Repeat each line word for word.

*DATA SECTION*
>>>>>

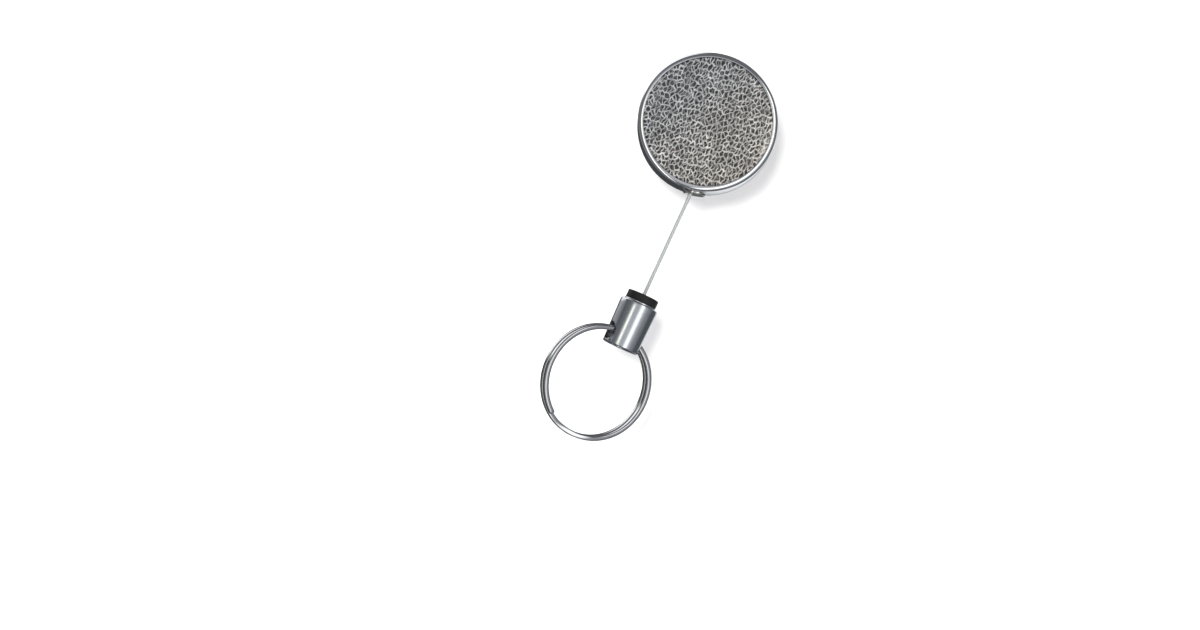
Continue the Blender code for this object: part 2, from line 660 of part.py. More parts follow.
def make_clip_base(clip):
    """The fixed jaw: a stamped plate with two ears for the pin and a turned-up tip."""
    y = CLIP_BASE_FACE + CLIP_SHEET / 2
    side = [(y, CLIP_BASE_TOP_Z), (y, CLIP_JAW_Z + 0.9), (y + 0.45, CLIP_JAW_Z)]
    base = bent_sheet("clip_base", side, CLIP_HALF_WIDE, CLIP_SHEET, "polished_nickel", clip)
    ear_x = CLIP_HALF_WIDE - CLIP_SHEET / 2
    foot = CLIP_BASE_FACE + 0.1
    rise = PIN_Y - foot
    for x in (-ear_x, ear_x):
        web = box_mesh("ear_web", (CLIP_SHEET, rise, 2 * EAR_RADIUS))
        join(base, web, place((x, foot + rise / 2, PIN_Z)), clip)
        ear = rod_mesh("ear", EAR_RADIUS, CLIP_SHEET)
        join(base, ear, place((x, PIN_Y, PIN_Z), ALONG_X), clip)
    cut(base, pin_hole_mesh(), place((0.0, PIN_Y, PIN_Z), ALONG_X), clip)
    swivel_hole = rod_mesh("swivel_hole", SWIVEL_HOLE_RADIUS, 4.0)
    cut(base, swivel_hole, place((0.0, y, 0.0), ALONG_Y), clip)
    return base


def pin_hole_mesh():
    return rod_mesh("pin_hole", PIN_RADIUS + 0.08, 20.0)


def make_clip_pin(clip):
    """A pin with a head formed on each end."""
    face = CLIP_HALF_WIDE + GAP
    end = face + PIN_HEAD_LONG
    head = PIN_HEAD_RADIUS
    upper = [(0.0, end), (head - 0.4, end), (head, end - 0.25), (head, face), (PIN_RADIUS, face)]
    lower = [(radius, -height) for radius, height in reversed(upper)]
    matrix = place((0.0, PIN_Y, PIN_Z), ALONG_X)
    return turned("clip_pin", upper + lower, "zinc_plate", matrix, clip, steps=SMALL_STEPS)


def make_clip_lever(lever_empty):
    """The moving jaw, in its pin's frame: a bent strip with a flat thumb pad and two ears."""
    lever = bent_sheet("clip_lever", LEVER_SIDE, LEVER_HALF_WIDE, CLIP_SHEET, "polished_nickel", lever_empty)
    ear_x = LEVER_HALF_WIDE - CLIP_SHEET / 2
    ear_thick = CLIP_SHEET - 0.04
    for x in (-ear_x, ear_x):
        web = box_mesh("lever_web", (ear_thick, 2.9, 2 * LEVER_EAR_RADIUS))
        join(lever, web, place((x, 1.2, -0.2)), lever_empty)
        ear = rod_mesh("lever_ear", LEVER_EAR_RADIUS, ear_thick)
        join(lever, ear, place((x, 0.0, 0.0), ALONG_X), lever_empty)
    cut(lever, pin_hole_mesh(), place((0.0, 0.0, 0.0), ALONG_X), lever_empty)
    return lever


def make_clip_spring(lever_empty):
    """A torsion spring round the pin, one leg on the base and one under the lever's thumb end."""
    radius = CLIP_SPRING_RADIUS
    steps = 12
    count = CLIP_SPRING_TURNS * steps + steps // 4
    half = CLIP_SPRING_PITCH * count / steps / 2
    start = math.radians(-60)
    points = [Vector((-half, *BASE_LEG_END))]
    for i in range(count + 1):
        angle = start + 2 * math.pi * i / steps
        x = -half + CLIP_SPRING_PITCH * i / steps
        points.append(Vector((x, radius * math.sin(angle), radius * math.cos(angle))))
    points.append(Vector((half, *LEVER_LEG_END)))
    return wire("clip_spring", points, CLIP_SPRING_WIRE_RADIUS, "spring_steel", lever_empty)


def main():
    make_front_shell()
    make_leather_inlay()
    make_back_plate()
    make_center_post()
    make_case_washers()
    make_outlet_eyelet()
    make_cable_inner_run()
    make_swivel_rivet()
    make_clip_washer()

    spool = add_empty("spool_axis", (0.0, 0.0, 0.0))
    make_spool_drum(spool)
    make_spool_cover(spool)
    make_cable_coil(spool)
    make_cable_anchor(spool)
    make_power_spring(spool)

    line = add_empty("cable_line", PIVOT, (0.0, math.radians(LEAN_DEG), 0.0))
    make_cable_bend(line)
    make_cable_end(line)
    barrel_empty = add_empty("barrel_axis", (0.0, 0.0, 0.0), (0.0, 0.0, -math.radians(BARREL_TURN_DEG)), line)
    make_bumper(barrel_empty)
    make_barrel(barrel_empty)
    ring_empty = add_empty("ring_axis", (0.0, 0.0, -BARREL_END_AT + CROSS_HOLE_UP), parent=barrel_empty)
    make_split_ring(ring_empty)

    clip = add_empty("clip_axis", (0.0, 0.0, 0.0))
    make_clip_base(clip)
    make_clip_pin(clip)
    lever_empty = add_empty("lever_axis", (0.0, PIN_Y, PIN_Z), parent=clip)
    make_clip_lever(lever_empty)
    make_clip_spring(lever_empty)


main()
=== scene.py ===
"""The looks of the retractable badge reel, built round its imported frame.

Lengths are millimetres in the row frame, turned into metres where a mesh is made: Z is up as the reel
hangs, the face looks along -Y. A piece is modelled in its own frame and then rides on its body.
"""

import json
import math

import bmesh
import bpy
import numpy as np
from mathutils import Euler, Matrix, Vector

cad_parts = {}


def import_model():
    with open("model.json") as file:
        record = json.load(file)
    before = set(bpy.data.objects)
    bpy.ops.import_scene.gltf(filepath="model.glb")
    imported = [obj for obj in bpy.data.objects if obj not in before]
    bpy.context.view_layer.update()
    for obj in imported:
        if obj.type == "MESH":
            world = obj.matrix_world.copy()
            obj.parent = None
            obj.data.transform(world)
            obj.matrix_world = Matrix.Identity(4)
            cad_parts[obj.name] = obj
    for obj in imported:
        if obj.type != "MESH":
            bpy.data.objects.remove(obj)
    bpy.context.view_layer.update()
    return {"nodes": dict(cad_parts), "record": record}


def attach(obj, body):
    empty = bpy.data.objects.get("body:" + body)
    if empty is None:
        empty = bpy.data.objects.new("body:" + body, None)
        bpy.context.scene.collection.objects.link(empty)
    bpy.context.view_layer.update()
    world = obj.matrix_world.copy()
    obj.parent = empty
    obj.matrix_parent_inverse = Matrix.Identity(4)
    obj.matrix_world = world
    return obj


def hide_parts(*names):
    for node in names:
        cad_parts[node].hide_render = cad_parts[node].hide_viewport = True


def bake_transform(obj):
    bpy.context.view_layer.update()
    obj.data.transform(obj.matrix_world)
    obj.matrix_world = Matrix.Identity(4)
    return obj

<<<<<

*EXERCISE ANSWER*
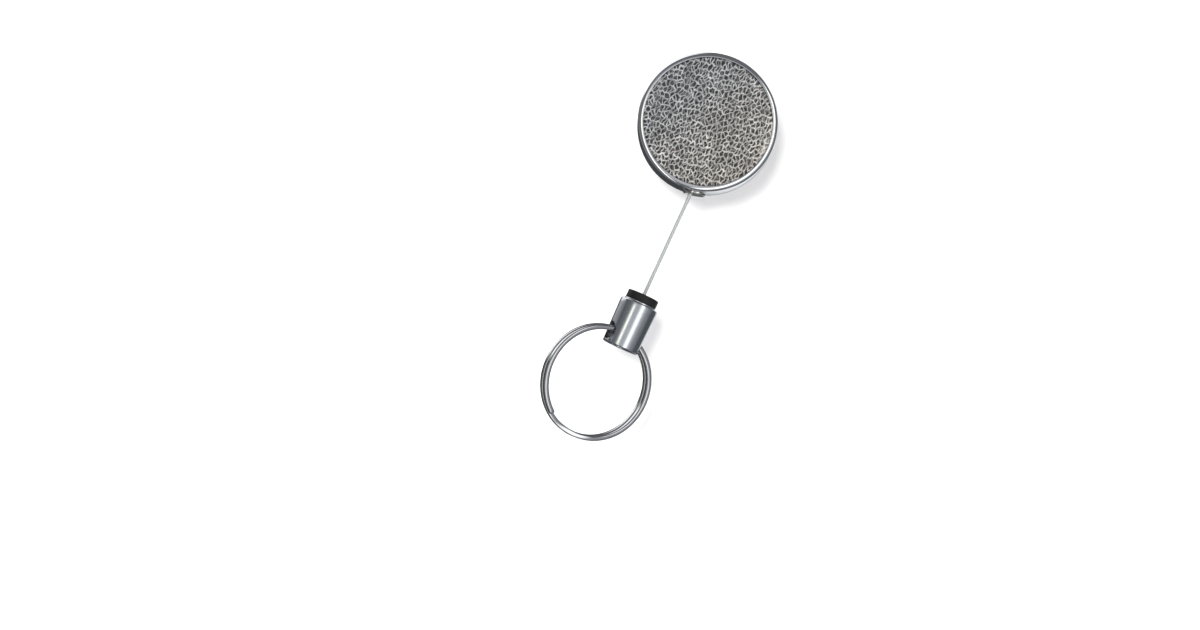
Continue the Blender code for this object: part 2, from line 660 of part.py. More parts follow.
def make_clip_base(clip):
    """The fixed jaw: a stamped plate with two ears for the pin and a turned-up tip."""
    y = CLIP_BASE_FACE + CLIP_SHEET / 2
    side = [(y, CLIP_BASE_TOP_Z), (y, CLIP_JAW_Z + 0.9), (y + 0.45, CLIP_JAW_Z)]
    base = bent_sheet("clip_base", side, CLIP_HALF_WIDE, CLIP_SHEET, "polished_nickel", clip)
    ear_x = CLIP_HALF_WIDE - CLIP_SHEET / 2
    foot = CLIP_BASE_FACE + 0.1
    rise = PIN_Y - foot
    for x in (-ear_x, ear_x):
        web = box_mesh("ear_web", (CLIP_SHEET, rise, 2 * EAR_RADIUS))
        join(base, web, place((x, foot + rise / 2, PIN_Z)), clip)
        ear = rod_mesh("ear", EAR_RADIUS, CLIP_SHEET)
        join(base, ear, place((x, PIN_Y, PIN_Z), ALONG_X), clip)
    cut(base, pin_hole_mesh(), place((0.0, PIN_Y, PIN_Z), ALONG_X), clip)
    swivel_hole = rod_mesh("swivel_hole", SWIVEL_HOLE_RADIUS, 4.0)
    cut(base, swivel_hole, place((0.0, y, 0.0), ALONG_Y), clip)
    return base


def pin_hole_mesh():
    return rod_mesh("pin_hole", PIN_RADIUS + 0.08, 20.0)


def make_clip_pin(clip):
    """A pin with a head formed on each end."""
    face = CLIP_HALF_WIDE + GAP
    end = face + PIN_HEAD_LONG
    head = PIN_HEAD_RADIUS
    upper = [(0.0, end), (head - 0.4, end), (head, end - 0.25), (head, face), (PIN_RADIUS, face)]
    lower = [(radius, -height) for radius, height in reversed(upper)]
    matrix = place((0.0, PIN_Y, PIN_Z), ALONG_X)
    return turned("clip_pin", upper + lower, "zinc_plate", matrix, clip, steps=SMALL_STEPS)


def make_clip_lever(lever_empty):
    """The moving jaw, in its pin's frame: a bent strip with a flat thumb pad and two ears."""
    lever = bent_sheet("clip_lever", LEVER_SIDE, LEVER_HALF_WIDE, CLIP_SHEET, "polished_nickel", lever_empty)
    ear_x = LEVER_HALF_WIDE - CLIP_SHEET / 2
    ear_thick = CLIP_SHEET - 0.04
    for x in (-ear_x, ear_x):
        web = box_mesh("lever_web", (ear_thick, 2.9, 2 * LEVER_EAR_RADIUS))
        join(lever, web, place((x, 1.2, -0.2)), lever_empty)
        ear = rod_mesh("lever_ear", LEVER_EAR_RADIUS, ear_thick)
        join(lever, ear, place((x, 0.0, 0.0), ALONG_X), lever_empty)
    cut(lever, pin_hole_mesh(), place((0.0, 0.0, 0.0), ALONG_X), lever_empty)
    return lever


def make_clip_spring(lever_empty):
    """A torsion spring round the pin, one leg on the base and one under the lever's thumb end."""
    radius = CLIP_SPRING_RADIUS
    steps = 12
    count = CLIP_SPRING_TURNS * steps + steps // 4
    half = CLIP_SPRING_PITCH * count / steps / 2
    start = math.radians(-60)
    points = [Vector((-half, *BASE_LEG_END))]
    for i in range(count + 1):
        angle = start + 2 * math.pi * i / steps
        x = -half + CLIP_SPRING_PITCH * i / steps
        points.append(Vector((x, radius * math.sin(angle), radius * math.cos(angle))))
    points.append(Vector((half, *LEVER_LEG_END)))
    return wire("clip_spring", points, CLIP_SPRING_WIRE_RADIUS, "spring_steel", lever_empty)


def main():
    make_front_shell()
    make_leather_inlay()
    make_back_plate()
    make_center_post()
    make_case_washers()
    make_outlet_eyelet()
    make_cable_inner_run()
    make_swivel_rivet()
    make_clip_washer()

    spool = add_empty("spool_axis", (0.0, 0.0, 0.0))
    make_spool_drum(spool)
    make_spool_cover(spool)
    make_cable_coil(spool)
    make_cable_anchor(spool)
    make_power_spring(spool)

    line = add_empty("cable_line", PIVOT, (0.0, math.radians(LEAN_DEG), 0.0))
    make_cable_bend(line)
    make_cable_end(line)
    barrel_empty = add_empty("barrel_axis", (0.0, 0.0, 0.0), (0.0, 0.0, -math.radians(BARREL_TURN_DEG)), line)
    make_bumper(barrel_empty)
    make_barrel(barrel_empty)
    ring_empty = add_empty("ring_axis", (0.0, 0.0, -BARREL_END_AT + CROSS_HOLE_UP), parent=barrel_empty)
    make_split_ring(ring_empty)

    clip = add_empty("clip_axis", (0.0, 0.0, 0.0))
    make_clip_base(clip)
    make_clip_pin(clip)
    lever_empty = add_empty("lever_axis", (0.0, PIN_Y, PIN_Z), parent=clip)
    make_clip_lever(lever_empty)
    make_clip_spring(lever_empty)


main()
=== scene.py ===
"""The looks of the retractable badge reel, built round its imported frame.

Lengths are millimetres in the row frame, turned into metres where a mesh is made: Z is up as the reel
hangs, the face looks along -Y. A piece is modelled in its own frame and then rides on its body.
"""

import json
import math

import bmesh
import bpy
import numpy as np
from mathutils import Euler, Matrix, Vector

cad_parts = {}


def import_model():
    with open("model.json") as file:
        record = json.load(file)
    before = set(bpy.data.objects)
    bpy.ops.import_scene.gltf(filepath="model.glb")
    imported = [obj for obj in bpy.data.objects if obj not in before]
    bpy.context.view_layer.update()
    for obj in imported:
        if obj.type == "MESH":
            world = obj.matrix_world.copy()
            obj.parent = None
            obj.data.transform(world)
            obj.matrix_world = Matrix.Identity(4)
            cad_parts[obj.name] = obj
    for obj in imported:
        if obj.type != "MESH":
            bpy.data.objects.remove(obj)
    bpy.context.view_layer.update()
    return {"nodes": dict(cad_parts), "record": record}


def attach(obj, body):
    empty = bpy.data.objects.get("body:" + body)
    if empty is None:
        empty = bpy.data.objects.new("body:" + body, None)
        bpy.context.scene.collection.objects.link(empty)
    bpy.context.view_layer.update()
    world = obj.matrix_world.copy()
    obj.parent = empty
    obj.matrix_parent_inverse = Matrix.Identity(4)
    obj.matrix_world = world
    return obj


def hide_parts(*names):
    for node in names:
        cad_parts[node].hide_render = cad_parts[node].hide_viewport = True


def bake_transform(obj):
    bpy.context.view_layer.update()
    obj.data.transform(obj.matrix_world)
    obj.matrix_world = Matrix.Identity(4)
    return obj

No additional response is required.